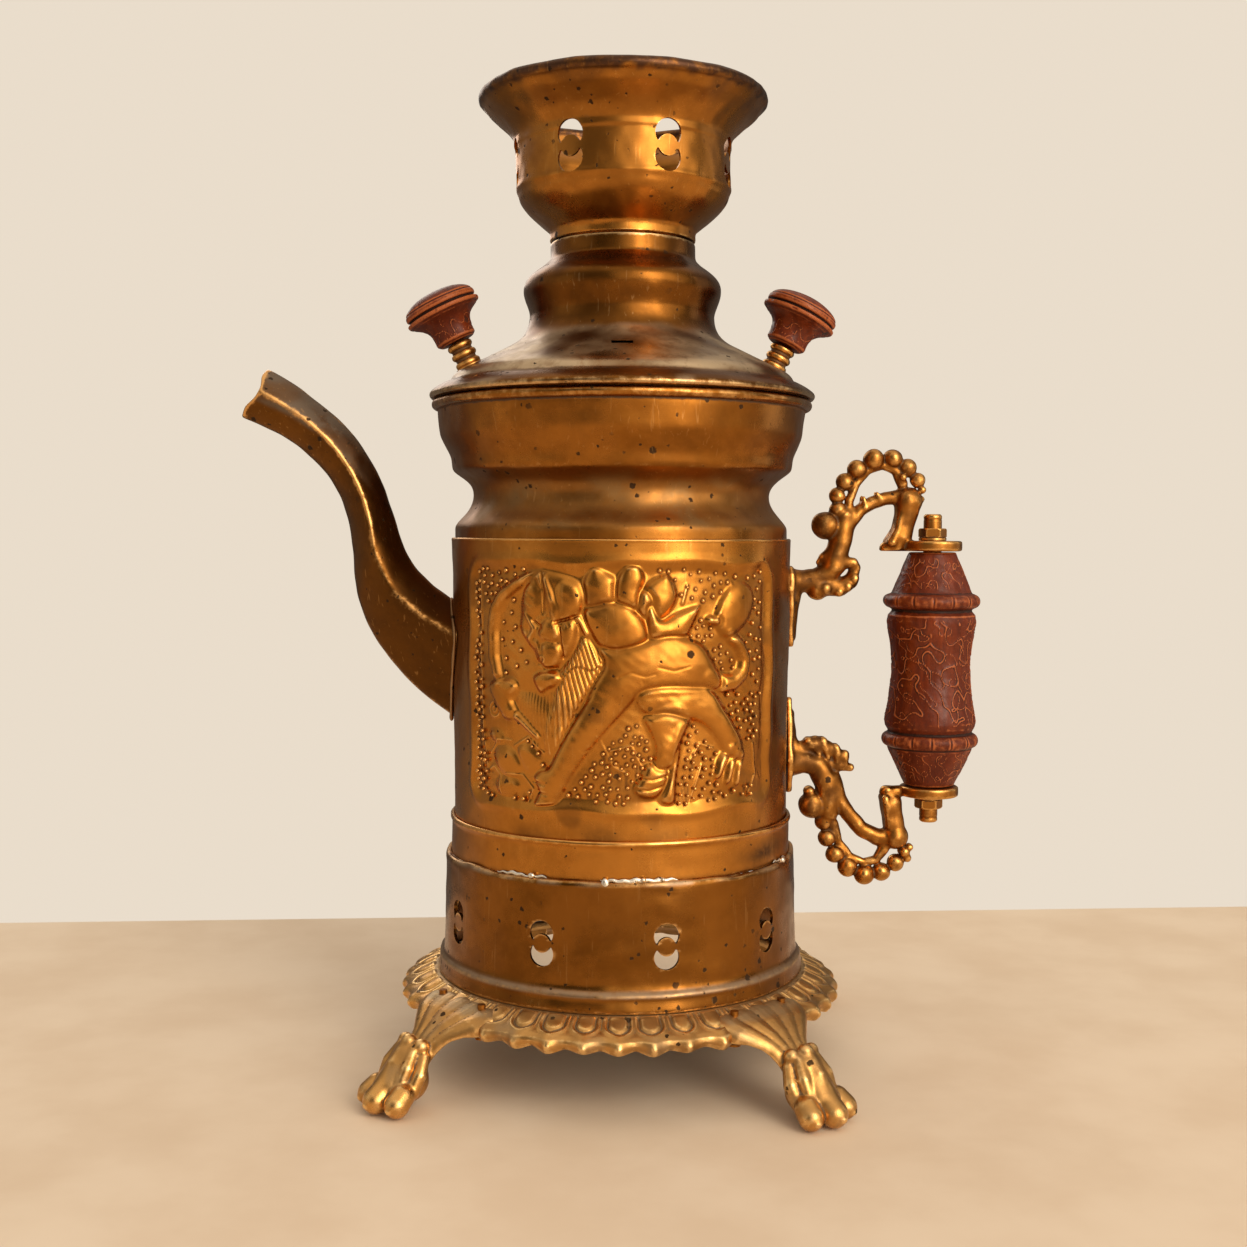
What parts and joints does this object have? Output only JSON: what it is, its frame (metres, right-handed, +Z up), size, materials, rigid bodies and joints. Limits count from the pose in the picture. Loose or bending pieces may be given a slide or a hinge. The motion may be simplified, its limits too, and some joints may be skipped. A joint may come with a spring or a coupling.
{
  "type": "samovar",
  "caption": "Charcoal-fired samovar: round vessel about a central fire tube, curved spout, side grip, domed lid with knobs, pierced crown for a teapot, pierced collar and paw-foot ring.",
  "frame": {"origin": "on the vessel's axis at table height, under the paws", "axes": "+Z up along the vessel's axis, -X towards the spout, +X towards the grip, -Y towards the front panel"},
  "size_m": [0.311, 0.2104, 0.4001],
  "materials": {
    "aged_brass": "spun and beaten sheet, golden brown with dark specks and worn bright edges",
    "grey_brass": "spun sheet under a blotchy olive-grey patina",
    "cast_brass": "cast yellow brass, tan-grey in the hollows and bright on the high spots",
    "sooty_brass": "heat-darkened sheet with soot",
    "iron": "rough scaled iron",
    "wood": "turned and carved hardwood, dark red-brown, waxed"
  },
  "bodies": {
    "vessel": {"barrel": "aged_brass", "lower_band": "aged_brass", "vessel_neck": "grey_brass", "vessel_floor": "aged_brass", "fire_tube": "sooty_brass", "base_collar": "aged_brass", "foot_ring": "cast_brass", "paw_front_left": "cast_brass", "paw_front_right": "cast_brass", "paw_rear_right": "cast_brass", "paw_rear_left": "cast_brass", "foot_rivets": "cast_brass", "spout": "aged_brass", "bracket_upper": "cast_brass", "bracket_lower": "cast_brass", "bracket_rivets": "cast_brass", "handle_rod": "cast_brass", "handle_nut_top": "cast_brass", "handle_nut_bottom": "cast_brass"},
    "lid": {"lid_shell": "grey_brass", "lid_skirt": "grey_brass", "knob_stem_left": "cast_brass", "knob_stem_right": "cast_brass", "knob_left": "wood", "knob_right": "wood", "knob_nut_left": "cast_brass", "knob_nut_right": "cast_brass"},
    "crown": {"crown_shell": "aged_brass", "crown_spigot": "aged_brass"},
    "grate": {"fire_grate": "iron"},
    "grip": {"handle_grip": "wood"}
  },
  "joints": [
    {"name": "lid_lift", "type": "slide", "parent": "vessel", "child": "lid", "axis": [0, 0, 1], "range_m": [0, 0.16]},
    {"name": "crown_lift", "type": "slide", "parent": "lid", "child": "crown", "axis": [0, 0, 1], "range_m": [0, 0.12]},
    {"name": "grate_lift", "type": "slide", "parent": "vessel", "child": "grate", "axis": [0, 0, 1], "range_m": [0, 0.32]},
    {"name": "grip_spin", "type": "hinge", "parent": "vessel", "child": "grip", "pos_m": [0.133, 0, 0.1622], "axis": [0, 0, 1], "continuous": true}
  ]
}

********

◆ Exercise description:
Using the data above, reproduce every line exactly.

◆ Reply:
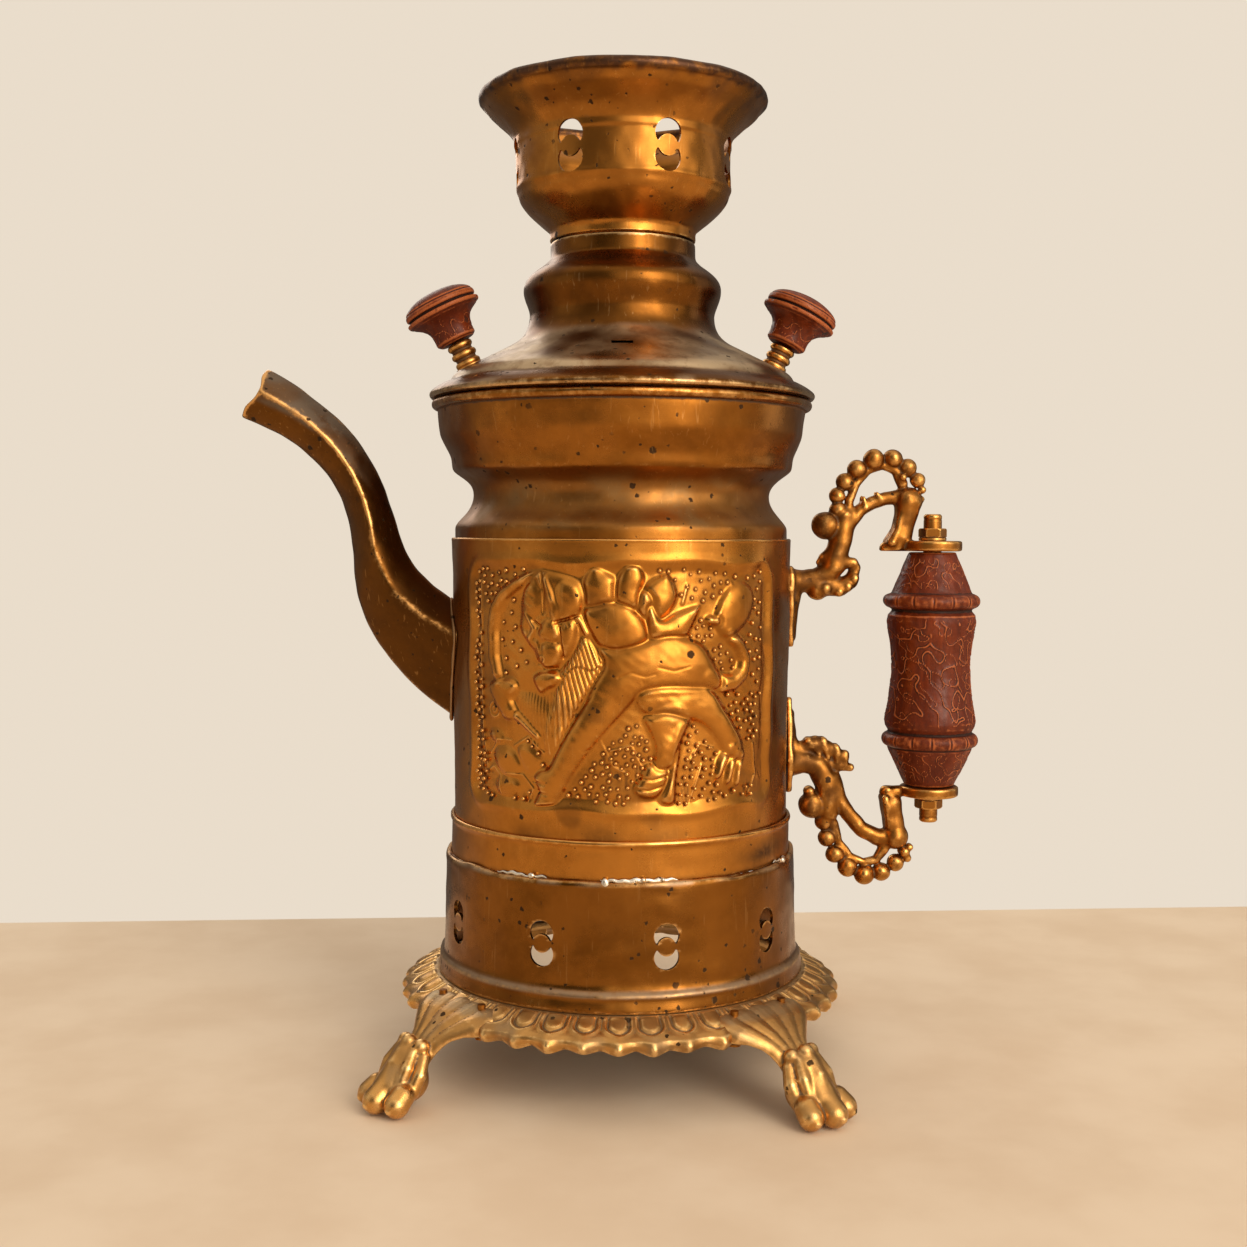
What parts and joints does this object have? Output only JSON: what it is, its frame (metres, right-handed, +Z up), size, materials, rigid bodies and joints. Limits count from the pose in the picture. Loose or bending pieces may be given a slide or a hinge. The motion may be simplified, its limits too, and some joints may be skipped. A joint may come with a spring or a coupling.
{
  "type": "samovar",
  "caption": "Charcoal-fired samovar: round vessel about a central fire tube, curved spout, side grip, domed lid with knobs, pierced crown for a teapot, pierced collar and paw-foot ring.",
  "frame": {"origin": "on the vessel's axis at table height, under the paws", "axes": "+Z up along the vessel's axis, -X towards the spout, +X towards the grip, -Y towards the front panel"},
  "size_m": [0.311, 0.2104, 0.4001],
  "materials": {
    "aged_brass": "spun and beaten sheet, golden brown with dark specks and worn bright edges",
    "grey_brass": "spun sheet under a blotchy olive-grey patina",
    "cast_brass": "cast yellow brass, tan-grey in the hollows and bright on the high spots",
    "sooty_brass": "heat-darkened sheet with soot",
    "iron": "rough scaled iron",
    "wood": "turned and carved hardwood, dark red-brown, waxed"
  },
  "bodies": {
    "vessel": {"barrel": "aged_brass", "lower_band": "aged_brass", "vessel_neck": "grey_brass", "vessel_floor": "aged_brass", "fire_tube": "sooty_brass", "base_collar": "aged_brass", "foot_ring": "cast_brass", "paw_front_left": "cast_brass", "paw_front_right": "cast_brass", "paw_rear_right": "cast_brass", "paw_rear_left": "cast_brass", "foot_rivets": "cast_brass", "spout": "aged_brass", "bracket_upper": "cast_brass", "bracket_lower": "cast_brass", "bracket_rivets": "cast_brass", "handle_rod": "cast_brass", "handle_nut_top": "cast_brass", "handle_nut_bottom": "cast_brass"},
    "lid": {"lid_shell": "grey_brass", "lid_skirt": "grey_brass", "knob_stem_left": "cast_brass", "knob_stem_right": "cast_brass", "knob_left": "wood", "knob_right": "wood", "knob_nut_left": "cast_brass", "knob_nut_right": "cast_brass"},
    "crown": {"crown_shell": "aged_brass", "crown_spigot": "aged_brass"},
    "grate": {"fire_grate": "iron"},
    "grip": {"handle_grip": "wood"}
  },
  "joints": [
    {"name": "lid_lift", "type": "slide", "parent": "vessel", "child": "lid", "axis": [0, 0, 1], "range_m": [0, 0.16]},
    {"name": "crown_lift", "type": "slide", "parent": "lid", "child": "crown", "axis": [0, 0, 1], "range_m": [0, 0.12]},
    {"name": "grate_lift", "type": "slide", "parent": "vessel", "child": "grate", "axis": [0, 0, 1], "range_m": [0, 0.32]},
    {"name": "grip_spin", "type": "hinge", "parent": "vessel", "child": "grip", "pos_m": [0.133, 0, 0.1622], "axis": [0, 0, 1], "continuous": true}
  ]
}